[Task to carry out]: Below is a set of records; restate each one word for word.

-------- Supplied entries --------

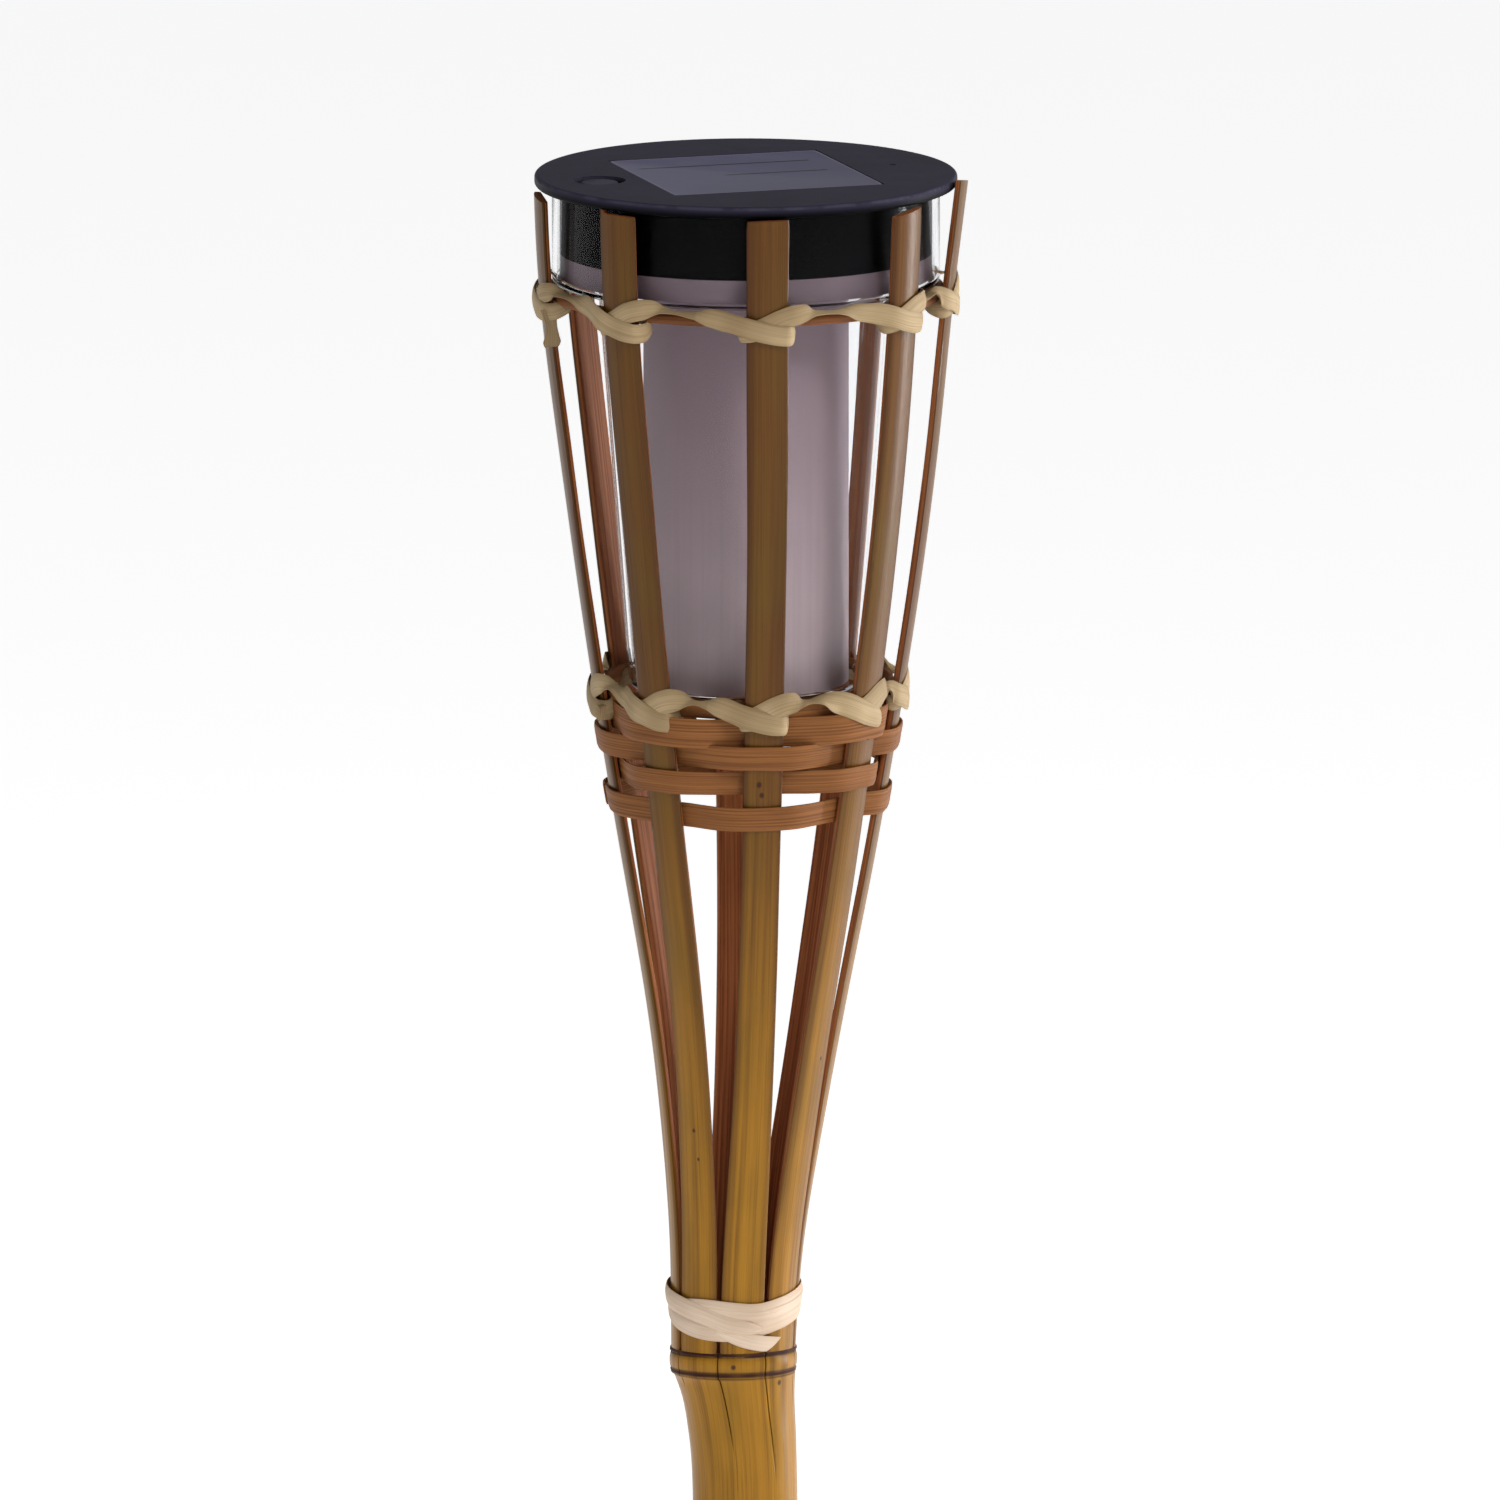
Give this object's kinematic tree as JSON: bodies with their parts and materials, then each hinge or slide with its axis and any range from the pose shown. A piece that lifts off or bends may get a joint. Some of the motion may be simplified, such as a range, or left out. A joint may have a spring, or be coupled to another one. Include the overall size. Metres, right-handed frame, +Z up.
{
  "type": "solar tiki torch",
  "caption": "Bamboo garden torch: a culm split and spread into a lashed, woven basket that holds a clear cup with a frosted sleeve under a black solar cap.",
  "frame": {"origin": "on the pole's axis at the ground line, where the shank enters the ground or a sleeve", "axes": "+Z up along the pole, -Y towards the front of the torch, +X to its right; the long slat that stands past the brim is at +X"},
  "size_m": [0.1107, 0.1094, 0.6],
  "materials": {
    "bamboo": "satin, fine lengthwise grain",
    "cane_hoop": "satin",
    "woven_bamboo": "matt, fine grain along the strip",
    "raffia": "matt, fibrous ribbon",
    "clear_plastic": "clear, glossy",
    "frosted_film": "frosted",
    "black_plastic": "satin moulded",
    "solar_glass": "glossy resin over a dark cell",
    "white_plastic": "matt moulded",
    "steel": "zinc plated",
    "board_green": "solder mask",
    "lamp_resin": "tinted resin",
    "switch_plastic": "matt",
    "battery_sleeve": "printed sleeve, no text",
    "nickel": "nickel plated",
    "lead_insulation": "soft insulation"
  },
  "bodies": {
    "basket": {"bamboo_pole": "bamboo", "slat_1": "bamboo", "slat_2": "bamboo", "slat_3": "bamboo", "slat_4": "bamboo", "slat_5": "bamboo", "slat_6": "bamboo", "slat_7": "bamboo", "slat_8": "bamboo", "upper_hoop": "cane_hoop", "lower_hoop": "woven_bamboo", "woven_strip_1": "woven_bamboo", "woven_strip_2": "woven_bamboo", "woven_strip_3": "woven_bamboo", "woven_strip_4": "woven_bamboo", "upper_lashing": "raffia", "lower_lashing": "raffia", "base_lashing": "raffia"},
    "lantern_cup": {"clear_cup": "clear_plastic", "frosted_sleeve": "frosted_film"},
    "solar_cap": {"cap_shell": "black_plastic", "solar_cell": "solar_glass", "base_plate": "white_plastic", "base_screws": "steel", "circuit_board": "board_green", "board_screws": "steel", "lamp": "lamp_resin", "push_switch": "switch_plastic", "battery": "battery_sleeve", "battery_contact_plus": "nickel", "battery_contact_minus": "nickel", "panel_leads": "lead_insulation", "battery_leads": "lead_insulation"},
    "button": {"power_button": "black_plastic", "switch_plunger": "switch_plastic"}
  },
  "joints": [
    {"name": "cup_lift", "type": "slide", "parent": "basket", "child": "lantern_cup", "axis": [0, 0, 1], "range_m": [0, 0.15]},
    {"name": "cap_lift", "type": "slide", "parent": "lantern_cup", "child": "solar_cap", "axis": [0, 0, 1], "range_m": [0, 0.04]},
    {"name": "button_press", "type": "slide", "parent": "solar_cap", "child": "button", "axis": [0, 0, -1], "range_m": [0, 0.0012], "stiffness_N_per_m": 400, "springref_m": -0.0025}
  ]
}
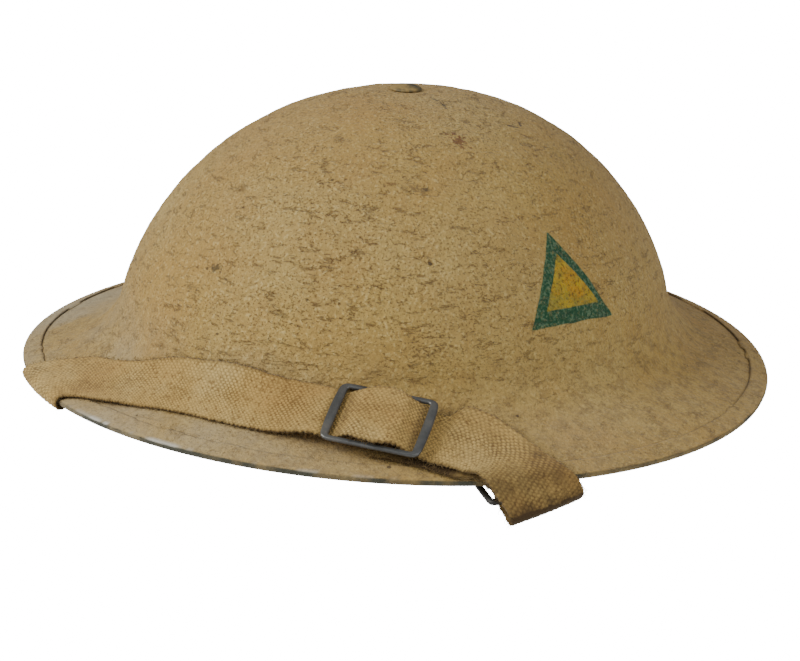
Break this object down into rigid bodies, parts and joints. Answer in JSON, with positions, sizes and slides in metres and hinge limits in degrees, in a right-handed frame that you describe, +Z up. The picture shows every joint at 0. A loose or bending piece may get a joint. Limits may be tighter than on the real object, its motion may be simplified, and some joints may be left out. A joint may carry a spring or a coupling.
{
  "type": "brimmed steel helmet",
  "caption": "Wide-brimmed shallow-bowl steel helmet with rough sand paint, a rim binding and a webbing chin strap with a slide buckle stowed over the front of the brim.",
  "frame": {"origin": "centre of the head opening, where the bowl meets the brim", "axes": "+Z up through the crown, -Y towards the front, +X towards the wearer's left"},
  "size_m": [0.3062, 0.3082, 0.1256],
  "materials": {
    "painted_steel": "rough",
    "dark_steel": "satin",
    "webbing": "matte"
  },
  "bodies": {
    "root": {"shell": "painted_steel", "rim_binding": "painted_steel", "crown_screw": "dark_steel", "strap": "webbing", "buckle": "dark_steel", "lug_right": "dark_steel", "lug_left": "dark_steel", "strap_ring": "dark_steel", "strap_tab": "webbing"}
  },
  "joints": []
}
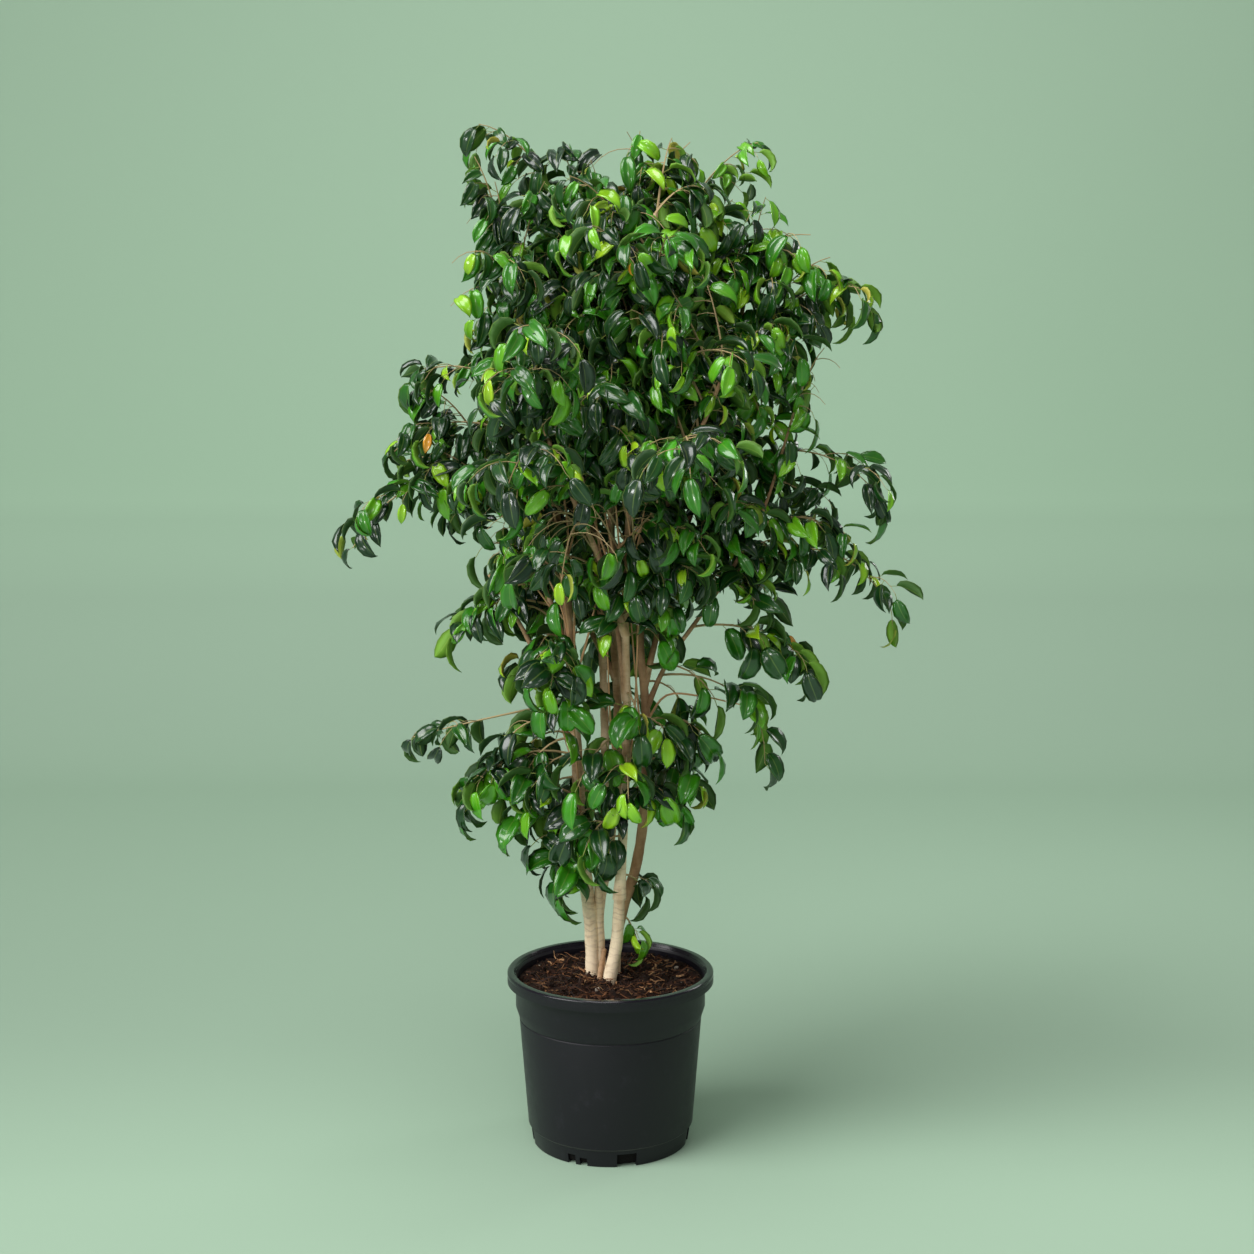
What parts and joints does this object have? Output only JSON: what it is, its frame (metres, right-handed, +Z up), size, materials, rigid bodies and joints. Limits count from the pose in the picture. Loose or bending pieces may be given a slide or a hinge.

--------

[The reply]:
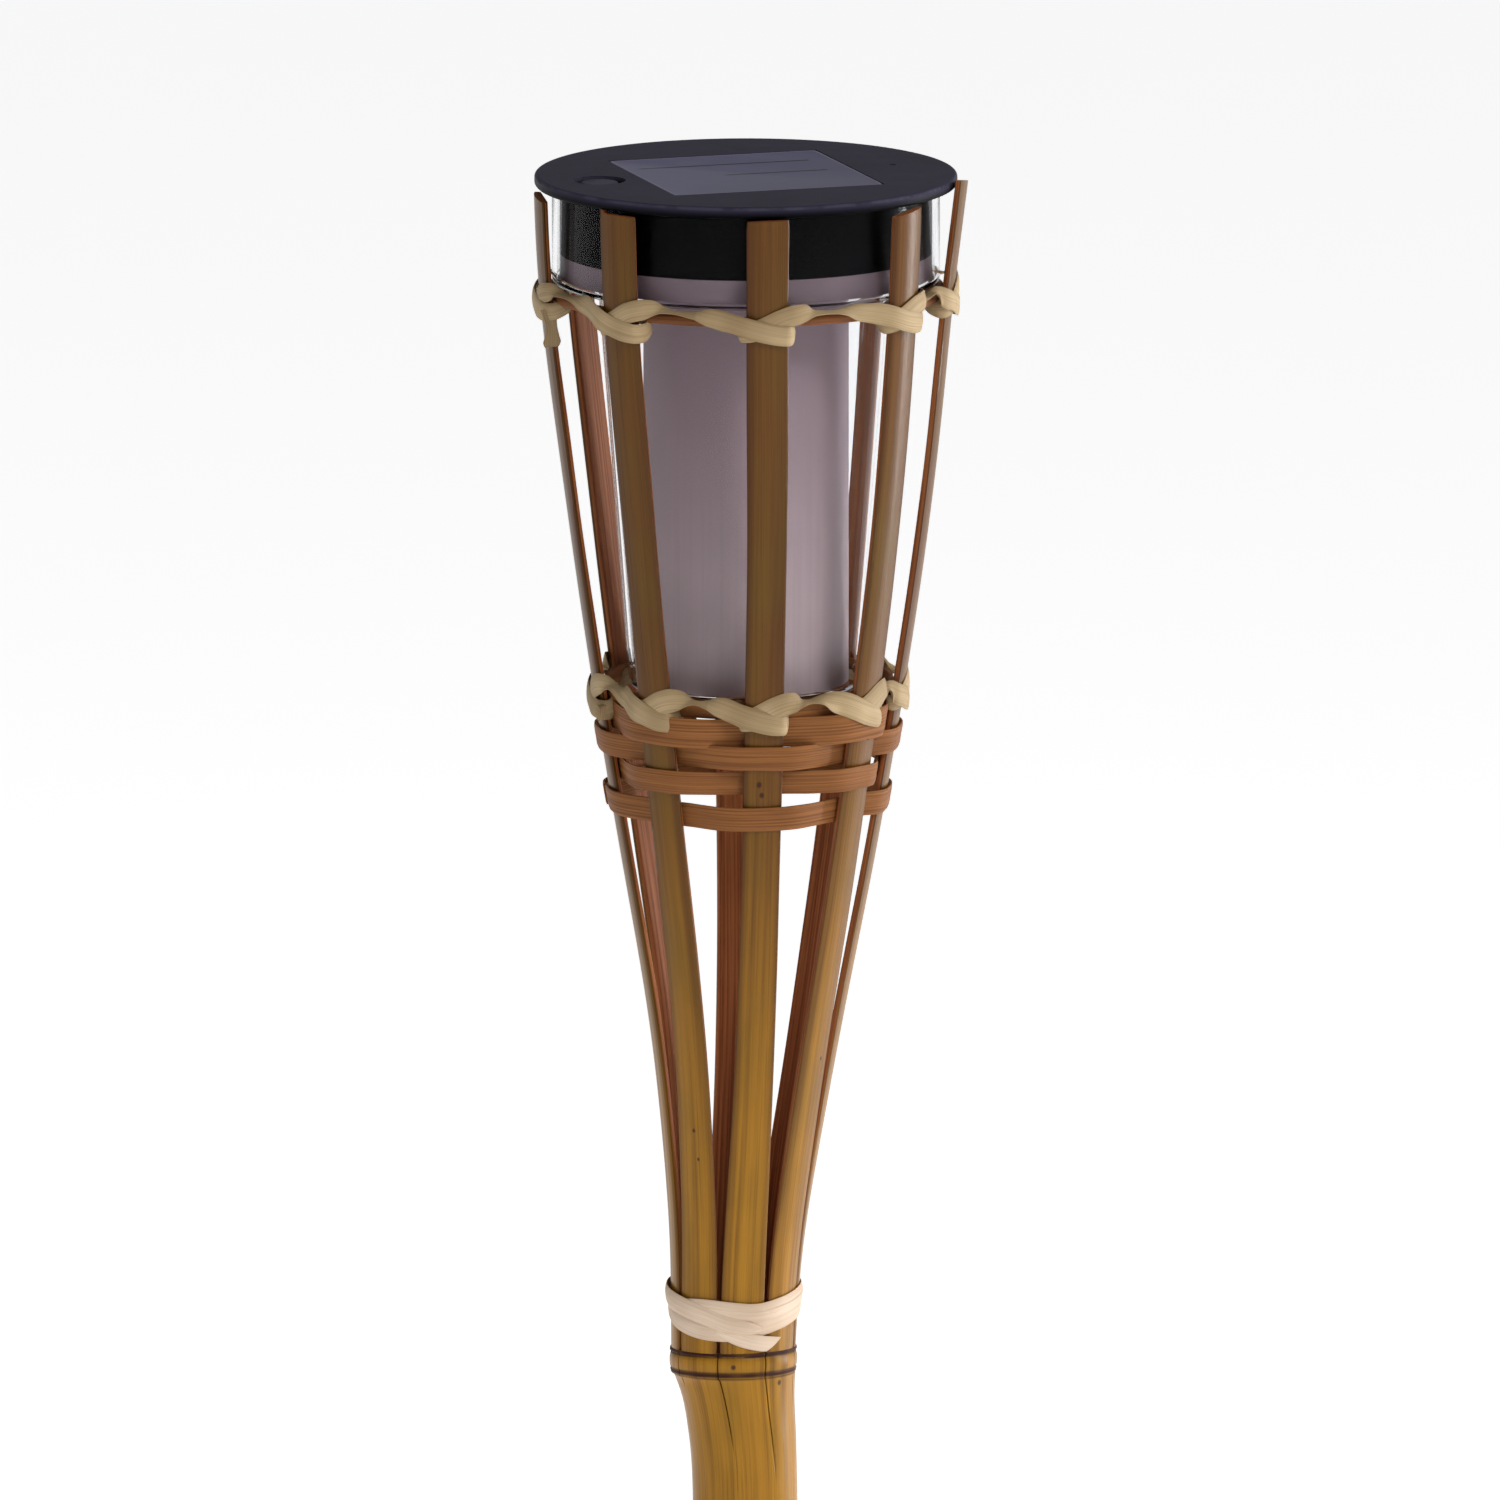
Give this object's kinematic tree as JSON: bodies with their parts and materials, then each hinge or slide with its axis and any range from the pose shown. A piece that lifts off or bends may get a joint. Some of the motion may be simplified, such as a range, or left out. A joint may have a spring, or be coupled to another one. Include the overall size. Metres, right-handed frame, +Z up.
{
  "type": "solar tiki torch",
  "caption": "Bamboo garden torch: a culm split and spread into a lashed, woven basket that holds a clear cup with a frosted sleeve under a black solar cap.",
  "frame": {"origin": "on the pole's axis at the ground line, where the shank enters the ground or a sleeve", "axes": "+Z up along the pole, -Y towards the front of the torch, +X to its right; the long slat that stands past the brim is at +X"},
  "size_m": [0.1107, 0.1094, 0.6],
  "materials": {
    "bamboo": "satin, fine lengthwise grain",
    "cane_hoop": "satin",
    "woven_bamboo": "matt, fine grain along the strip",
    "raffia": "matt, fibrous ribbon",
    "clear_plastic": "clear, glossy",
    "frosted_film": "frosted",
    "black_plastic": "satin moulded",
    "solar_glass": "glossy resin over a dark cell",
    "white_plastic": "matt moulded",
    "steel": "zinc plated",
    "board_green": "solder mask",
    "lamp_resin": "tinted resin",
    "switch_plastic": "matt",
    "battery_sleeve": "printed sleeve, no text",
    "nickel": "nickel plated",
    "lead_insulation": "soft insulation"
  },
  "bodies": {
    "basket": {"bamboo_pole": "bamboo", "slat_1": "bamboo", "slat_2": "bamboo", "slat_3": "bamboo", "slat_4": "bamboo", "slat_5": "bamboo", "slat_6": "bamboo", "slat_7": "bamboo", "slat_8": "bamboo", "upper_hoop": "cane_hoop", "lower_hoop": "woven_bamboo", "woven_strip_1": "woven_bamboo", "woven_strip_2": "woven_bamboo", "woven_strip_3": "woven_bamboo", "woven_strip_4": "woven_bamboo", "upper_lashing": "raffia", "lower_lashing": "raffia", "base_lashing": "raffia"},
    "lantern_cup": {"clear_cup": "clear_plastic", "frosted_sleeve": "frosted_film"},
    "solar_cap": {"cap_shell": "black_plastic", "solar_cell": "solar_glass", "base_plate": "white_plastic", "base_screws": "steel", "circuit_board": "board_green", "board_screws": "steel", "lamp": "lamp_resin", "push_switch": "switch_plastic", "battery": "battery_sleeve", "battery_contact_plus": "nickel", "battery_contact_minus": "nickel", "panel_leads": "lead_insulation", "battery_leads": "lead_insulation"},
    "button": {"power_button": "black_plastic", "switch_plunger": "switch_plastic"}
  },
  "joints": [
    {"name": "cup_lift", "type": "slide", "parent": "basket", "child": "lantern_cup", "axis": [0, 0, 1], "range_m": [0, 0.15]},
    {"name": "cap_lift", "type": "slide", "parent": "lantern_cup", "child": "solar_cap", "axis": [0, 0, 1], "range_m": [0, 0.04]},
    {"name": "button_press", "type": "slide", "parent": "solar_cap", "child": "button", "axis": [0, 0, -1], "range_m": [0, 0.0012], "stiffness_N_per_m": 400, "springref_m": -0.0025}
  ]
}
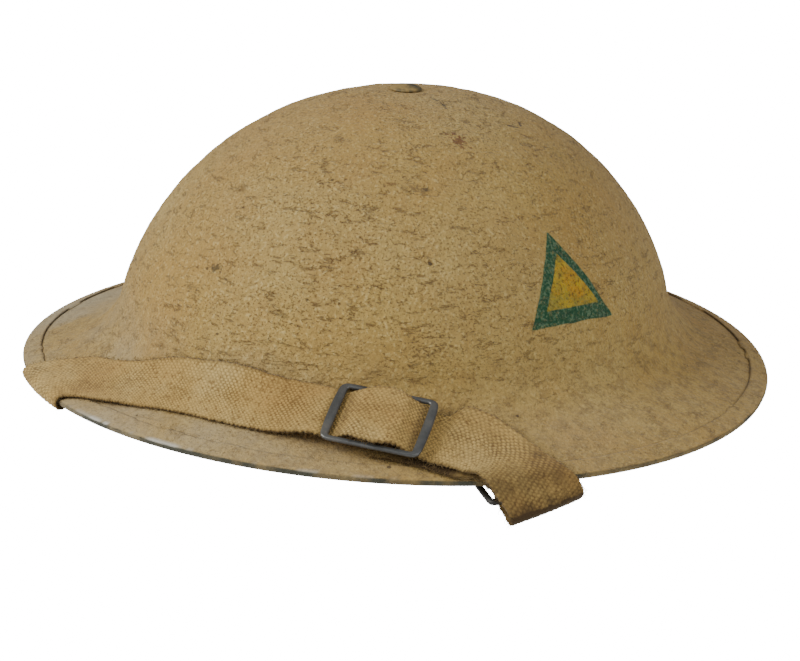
Break this object down into rigid bodies, parts and joints. Answer in JSON, with positions, sizes and slides in metres and hinge limits in degrees, in a right-handed frame that you describe, +Z up. The picture shows every joint at 0. A loose or bending piece may get a joint. Limits may be tighter than on the real object, its motion may be simplified, and some joints may be left out. A joint may carry a spring or a coupling.
{
  "type": "brimmed steel helmet",
  "caption": "Wide-brimmed shallow-bowl steel helmet with rough sand paint, a rim binding and a webbing chin strap with a slide buckle stowed over the front of the brim.",
  "frame": {"origin": "centre of the head opening, where the bowl meets the brim", "axes": "+Z up through the crown, -Y towards the front, +X towards the wearer's left"},
  "size_m": [0.3062, 0.3082, 0.1256],
  "materials": {
    "painted_steel": "rough",
    "dark_steel": "satin",
    "webbing": "matte"
  },
  "bodies": {
    "root": {"shell": "painted_steel", "rim_binding": "painted_steel", "crown_screw": "dark_steel", "strap": "webbing", "buckle": "dark_steel", "lug_right": "dark_steel", "lug_left": "dark_steel", "strap_ring": "dark_steel", "strap_tab": "webbing"}
  },
  "joints": []
}
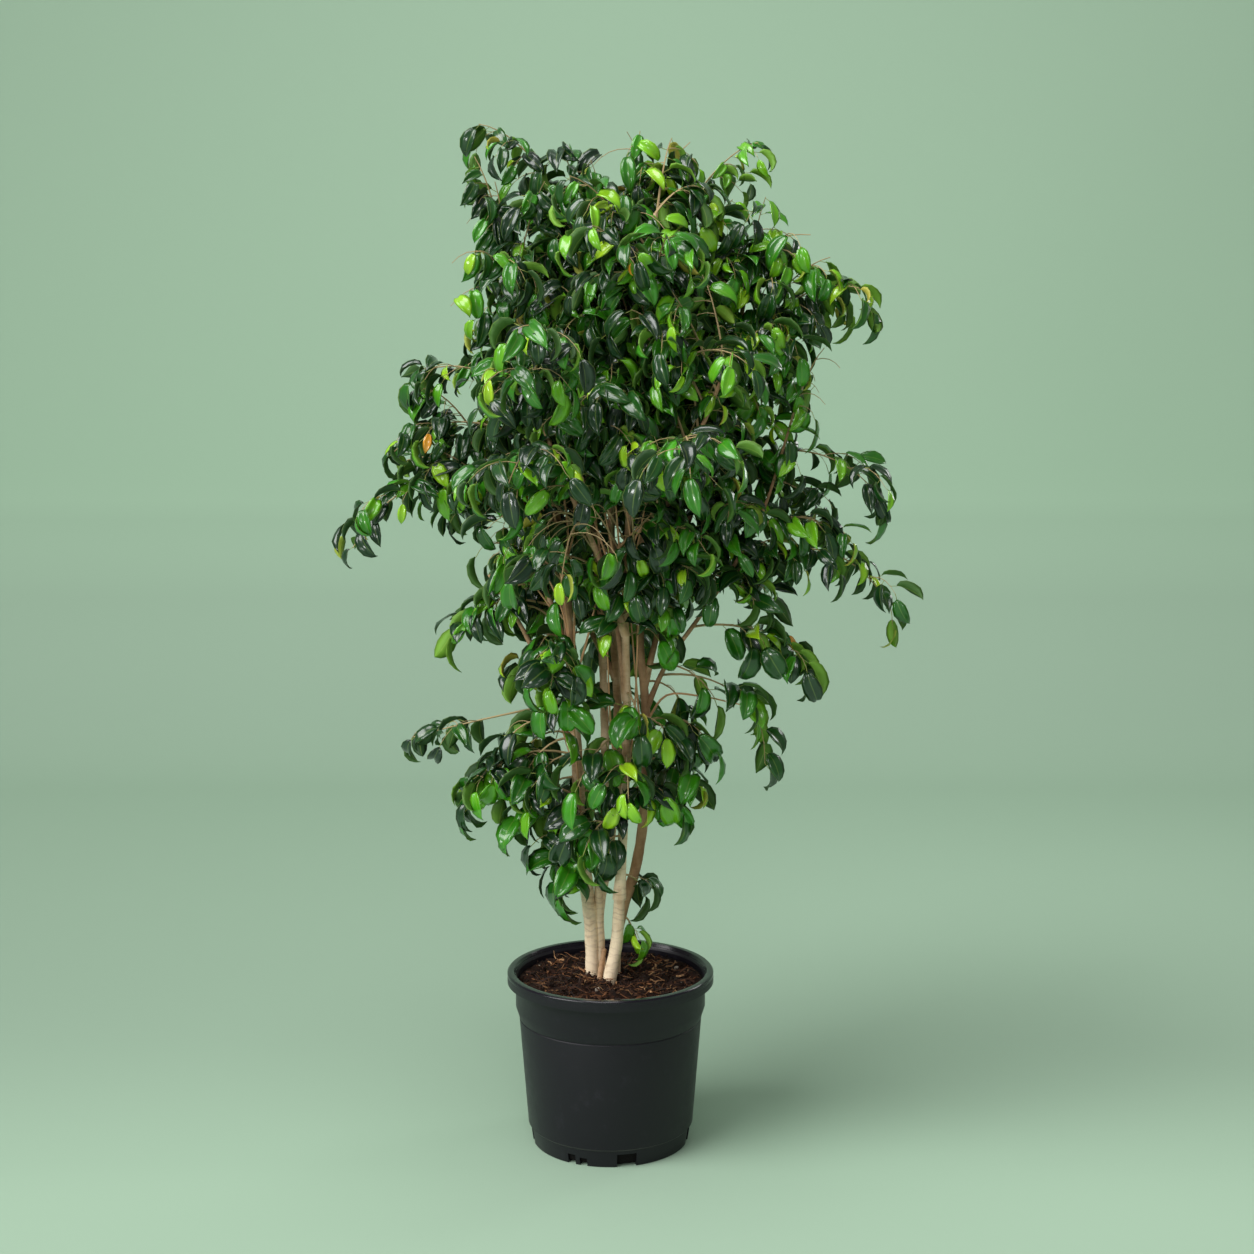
What parts and joints does this object have? Output only JSON: what it is, its frame (metres, right-handed, +Z up), size, materials, rigid bodies and joints. Limits count from the pose in the picture. Loose or bending pieces may be given a slide or a hinge.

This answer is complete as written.